When x is 5, y is 11
Your First ML Project: Predicting House Prices
Now, let's put what we've learned into practice with a simple ML project. We'll create a model to predict house prices based on their size.
import numpy as np
from sklearn.linear_model import LinearRegression
import matplotlib.pyplot as plt
# Sample data: house sizes (in sq ft) and prices
sizes = np.array([1400, 1600, 1700, 1875, 1100, 1550, 2350, 2450, 1425, 1700]).reshape(-1, 1)
prices = np.array([245000, 312000, 279000, 308000, 199000, 219000, 405000, 324000, 319000, 255000])

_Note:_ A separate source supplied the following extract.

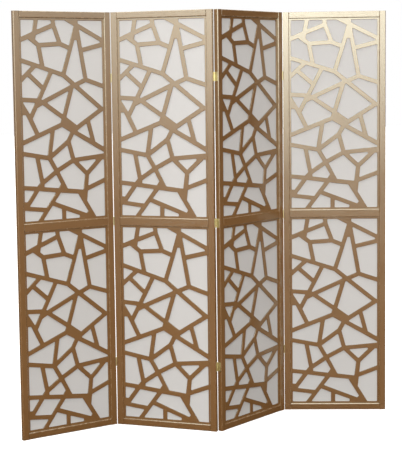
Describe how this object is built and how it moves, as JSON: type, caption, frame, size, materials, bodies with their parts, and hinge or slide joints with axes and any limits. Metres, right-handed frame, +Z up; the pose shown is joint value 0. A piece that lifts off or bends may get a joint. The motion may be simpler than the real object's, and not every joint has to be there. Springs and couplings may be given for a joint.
{
  "type": "folding partition screen",
  "caption": "Folding room divider of hinged upright panels, each a painted frame holding pierced lattices backed by a translucent sheet.",
  "frame": {"origin": "on the floor, at the middle of the footprint of the screen as it stands in its zigzag", "axes": "+Z up; +X along the run of the screen, from panel 1 to panel 4; the fronts face towards -Y"},
  "size_m": [1.6438, 0.2688, 1.778],
  "materials": {
    "painted_frame": "satin gold-bronze paint on wood",
    "painted_lattice": "satin gold-bronze paint on thin board",
    "sheet": "matt off-white non-woven sheet",
    "hinge_brass": "brass plated, semi-bright"
  },
  "bodies": {
    "panel_1": {"panel_1_left_stile": "painted_frame", "panel_1_right_stile": "painted_frame", "panel_1_bottom_rail": "painted_frame", "panel_1_mid_rail": "painted_frame", "panel_1_top_rail": "painted_frame", "panel_1_lower_lattice": "painted_lattice", "panel_1_upper_lattice": "painted_lattice", "panel_1_lower_sheet": "sheet", "panel_1_upper_sheet": "sheet", "panel_1_lower_beads": "painted_frame", "panel_1_upper_beads": "painted_frame", "fold_1_left_leaves": "hinge_brass"},
    "panel_2": {"panel_2_left_stile": "painted_frame", "panel_2_right_stile": "painted_frame", "panel_2_bottom_rail": "painted_frame", "panel_2_mid_rail": "painted_frame", "panel_2_top_rail": "painted_frame", "panel_2_lower_lattice": "painted_lattice", "panel_2_upper_lattice": "painted_lattice", "panel_2_lower_sheet": "sheet", "panel_2_upper_sheet": "sheet", "panel_2_lower_beads": "painted_frame", "panel_2_upper_beads": "painted_frame", "fold_1_right_leaves": "hinge_brass", "fold_2_left_leaves": "hinge_brass"},
    "panel_3": {"panel_3_left_stile": "painted_frame", "panel_3_right_stile": "painted_frame", "panel_3_bottom_rail": "painted_frame", "panel_3_mid_rail": "painted_frame", "panel_3_top_rail": "painted_frame", "panel_3_lower_lattice": "painted_lattice", "panel_3_upper_lattice": "painted_lattice", "panel_3_lower_sheet": "sheet", "panel_3_upper_sheet": "sheet", "panel_3_lower_beads": "painted_frame", "panel_3_upper_beads": "painted_frame", "fold_2_right_leaves": "hinge_brass", "fold_3_left_leaves": "hinge_brass"},
    "panel_4": {"panel_4_left_stile": "painted_frame", "panel_4_right_stile": "painted_frame", "panel_4_bottom_rail": "painted_frame", "panel_4_mid_rail": "painted_frame", "panel_4_top_rail": "painted_frame", "panel_4_lower_lattice": "painted_lattice", "panel_4_upper_lattice": "painted_lattice", "panel_4_lower_sheet": "sheet", "panel_4_upper_sheet": "sheet", "panel_4_lower_beads": "painted_frame", "panel_4_upper_beads": "painted_frame", "fold_3_right_leaves": "hinge_brass"}
  },
  "joints": [
    {"name": "fold_1", "type": "hinge", "parent": "panel_2", "child": "panel_1", "pos_m": [-0.38632, 0.11632, 0], "axis": [0, 0, 1], "range_deg": [-51.5, 128.5]},
    {"name": "fold_2", "type": "hinge", "parent": "panel_2", "child": "panel_3", "pos_m": [0, -0.11978, 0], "axis": [0, 0, 1], "range_deg": [-68, 112]},
    {"name": "fold_3", "type": "hinge", "parent": "panel_3", "child": "panel_4", "pos_m": [0.38632, 0.11632, 0], "axis": [0, 0, 1], "range_deg": [-128.5, 51.5]}
  ]
}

# Create and train the model
model = LinearRegression()
model.fit(sizes, prices)
# Make a prediction
new_size = np.array([2000]).reshape(-1, 1)
predicted_price = model.predict(new_size)
print(f"Predicted price for a 2000 sq ft house: ${predicted_price[0]:.2f}")
# Visualize the results
plt.scatter(sizes, prices, color='blue', label='Actual Prices')
plt.plot(sizes, model.predict(sizes), color='red', label='Predicted Prices')
plt.scatter(new_size, predicted_price, color='green', marker='x', s=100, label='New Prediction')
plt.xlabel('House Size (sq ft)')
plt.ylabel('Price ($)')
plt.title('House Price Prediction')
plt.legend()
plt.show()
This code creates a simple linear regression model to predict house prices based on their size. It uses real-world concepts like data preparation, model training, making predictions, and visualizing results.
Challenge: Extend the House Price Predictor
Now it's your turn! Try to extend our house price predictor by adding another feature, such as the number of bedrooms. You'll need to:
- Modify the input data to include the number of bedrooms
- Update the model to handle multiple features
- Make predictions using both house size and number of bedrooms
- Bonus: Try to visualize the results in 3D!
This challenge will help you practice working with multi-feature datasets and more complex models.